The survey finds continued public pessimism about the U.S. military mission in Afghanistan. A majority (56%) says the United States has mostly failed in achieving its goals in Afghanistan; 36% say the United States has mostly succeeded. These views are little changed from early last year.
A declining share of Americans sees prospects for long-term stability in Afghanistan. Just 29% say it is likely that Afghanistan will be able to maintain a stable government following the departure of U.S. forces from the country. More than twice as many (68%) say this outcome is unlikely.
These opinions have become more negative since 2011, when 38% saw some likelihood of Afghanistan maintaining a stable government after U.S. forces left the country.
Meanwhile, President Obama’s plan to delay the withdrawal of some 10,000 U.S. forces from Afghanistan, which he announced in March, draws bipartisan support. Overall, 58% approve of Obama’s decision to keep the troops in Afghanistan through the end of this year, while 39% disapprove. Majorities of Democrats (60%), independents (59%) and Republicans (58%) approve of Obama’s decision.
Gender, Age, Race Differences in Views of U.S. Drone Strikes
Young adults are among the least likely to approve of the drone attacks. Among those ages 18-29, about as many disapprove of the drone attacks (50%) as say they approve of them (48%). Among all older age cohorts, majorities express support for the attacks.
Across racial and ethnic groups, whites (66%) are far more likely to approve of the drone attacks than are blacks (46%) and Hispanics (39%).
About two-thirds of college graduates (66%) and those with some college experience (64%) say they approve of the U.S. conducting missile strikes from pilotless aircraft to target extremists. Among those with no college experience, 49% approve of the drone attacks, compared with 42% who say they disapprove.
Nearly three-quarters of Republicans (74%) approve of the drone attacks, compared with smaller majorities of independents (56%) and Democrats (52%). There is a divide within the Democratic Party on the U.S. use of drones: Conservative and moderate Democrats approve of the drone attacks by a 56%-36% margin. By contrast, liberal Democrats are about evenly divided (48% approve, 45% disapprove).
Democrats (55%) are 23 points more likely than Republicans (32%) to say they are very concerned about whether U.S. drone strikes endanger the lives of innocent civilians. Independents’ views are similar to those of Democrats: 51% say they are very concerned about the possibility of civilian casualties from drone attacks.
On other possible concerns such as damage to America’s reputation, retaliation from extremists, and whether the attacks are being conducted legally, partisan differences are more modest, as relatively few from either party say they are very concerned about these potential issues.
More Women Than Men Express Concerns About Drone Attacks
In addition to expressing lower levels of support for the U.S. drone strikes generally, women also are more likely than men to express a high level of concern over a range of possible concerns about the attacks.
Overall, 54% of women say they are very concerned about whether U.S. drone strikes endanger the lives of innocent civilians.

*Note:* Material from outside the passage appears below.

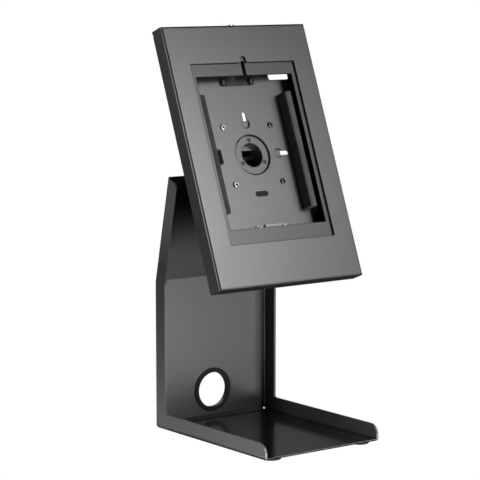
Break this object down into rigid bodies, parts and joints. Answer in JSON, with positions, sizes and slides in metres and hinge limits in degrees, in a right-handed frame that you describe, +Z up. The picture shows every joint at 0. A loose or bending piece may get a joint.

Among men, 41% express this level of concern about the possibility of civilian casualties.
Women are 16 points more likely than men to say they are very concerned that the drone attacks could lead to retaliation from extremist groups: 39% of women say this compared with 23% of men.
When it comes to concerns about whether the U.S. drone strikes are being conducted legally and whether they damage America’s reputation around the world, women are about 10 points more likely than men to say they are very concerned about each of these issues.
Views of the Situation in Afghanistan
Overall, 56% say that the United States has mostly failed in achieving its goals in Afghanistan, compared with 36% who say it has mostly succeeded.
The current negative state of opinion stands in contrast to views measured in surveys conducted from 2009 to 2011. For example, in May 2011, shortly after U.S. forces killed Osama bin Laden, 62% answered a forward-looking question by saying they thought the U.S. would definitely or probably succeed in achieving its goals.
By January 2014, however, public sentiment had turned negative when asked to assess whether the U.S. had succeeded in achieving its goals in Afghanistan (52% mostly failed, 38% mostly succeeded).
The decline in assessments of U.S. achievements in Afghanistan has occurred across party lines. In June 2011, most Republicans (67%) and Democrats (61%) said they thought the U.S. would definitely or probably succeed in achieving its goals in Afghanistan. The current survey finds opinion is much more negative among both groups: fewer than half of Republicans (30%) and Democrats (43%) now say they think the U.S. has mostly succeeded in achieving its goals in Afghanistan.
Doubts About Afghan Stability Once U.S. Troops Depart
Perceptions of the future stability of the government in Afghanistan have become more negative since last measured in June 2011. Four years ago, the public also had doubts about the ability of Afghanistan to maintain a stable government after the withdrawal of U.S. troops, but doubts outweighed optimism by a narrower margin (57% unlikely vs. 38% likely).
Fully 68% of Americans say it is either very unlikely (35%) or somewhat unlikely (33%) that Afghanistan will be able to maintain a stable government after U.S. forces leave the country. About a quarter (24%) say it is somewhat likely Afghanistan will be able to maintain a stable government and just 5% say this is very likely.
As is the case with views of U.S. success in Afghanistan, there are only modest partisan differences on the question of whether Afghanistan will be able to maintain a stable government once U.S. troops leave the country. Majorities of Republicans (74%), independents (69%) and Democrats (62%) say it is either very or somewhat unlikely that the Afghan government will be stable after the withdrawal of U.S. troops.